Draw out every line with the word "parts" from the listing below.

%%

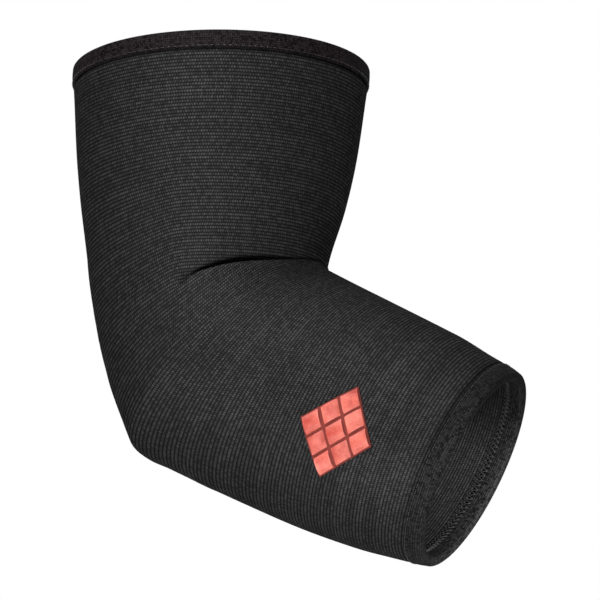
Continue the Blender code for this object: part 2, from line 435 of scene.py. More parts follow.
def placeGroup(tree, group, inputs):
    made = tree.nodes.new("ShaderNodeGroup")
    made.node_tree = group
    for key, value in inputs.items():
        socket(tree, value, made.inputs[key])
    return made.outputs


# Knit: rows of small stitches, each row half a stitch beside the last
stitchShape = {"acrossRow": 2.2, "alongRow": 2.0}


def makeStitchRows():
    tree, given, out = shadeGroup(
        "stitchRows",
        (
            ("Map", "NodeSocketVector", None),
            ("Roundness", "NodeSocketFloat", 0.5),
            ("Row Shift", "NodeSocketFloat", 0.0),
            ("Row Difference", "NodeSocketFloat", 0.1),
            ("Stitch Difference", "NodeSocketFloat", 0.1),
        ),
        (("Height", "NodeSocketFloat"), ("Light", "NodeSocketFloat")),
    )
    parts = node(tree, "ShaderNodeSeparateXYZ", {"Vector": given["Map"]}).outputs
    across, along = parts["X"], parts["Y"]
    row = calc(tree, "FLOOR", along)
    inRow = calc(tree, "FRACT", along)
    shifted = calc(tree, "MULTIPLY_ADD", calc(tree, "PINGPONG", row, 1.0), 0.5, across)
    rowNoise = node(tree, "ShaderNodeTexWhiteNoise", {"W": row}, noise_dimensions="1D")
    rowNoise = rowNoise.outputs["Value"]
    shifted = calc(tree, "MULTIPLY_ADD", rowNoise, given["Row Shift"], shifted)
    inStitch = calc(tree, "FRACT", shifted)
    fromMiddle = calc(tree, "ABSOLUTE", calc(tree, "MULTIPLY_ADD", inRow, 2.0, -1.0))
    fromStitch = calc(tree, "ABSOLUTE", calc(tree, "MULTIPLY_ADD", inStitch, 2.0, -1.0))
    dome = calc(tree, "SUBTRACT", 1.0, calc(tree, "POWER", fromMiddle, stitchShape["acrossRow"]))
    bead = calc(tree, "SUBTRACT", 1.0, calc(tree, "POWER", fromStitch, stitchShape["alongRow"]))
    flat = calc(tree, "SUBTRACT", 1.0, given["Roundness"])
    height = calc(tree, "MULTIPLY", dome, calc(tree, "MULTIPLY_ADD", bead, given["Roundness"], flat))
    column = calc(tree, "FLOOR", shifted)
    cell = node(tree, "ShaderNodeCombineXYZ", {"X": column, "Y": row}).outputs["Vector"]
    cellNoise = node(tree, "ShaderNodeTexWhiteNoise", {"Vector": cell}, noise_dimensions="2D")
    byRow = aroundOne(tree, rowNoise, given["Row Difference"])
    byStitch = aroundOne(tree, cellNoise.outputs["Value"], given["Stitch Difference"])
    light = calc(tree, "MULTIPLY", byRow, byStitch)
    tree.links.new(height, out["Height"])
    tree.links.new(light, out["Light"])
    return tree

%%

TASK ANSWER
Continue the Blender code for this object: part 2, from line 435 of scene.py. More parts follow.
    parts = node(tree, "ShaderNodeSeparateXYZ", {"Vector": given["Map"]}).outputs
    across, along = parts["X"], parts["Y"]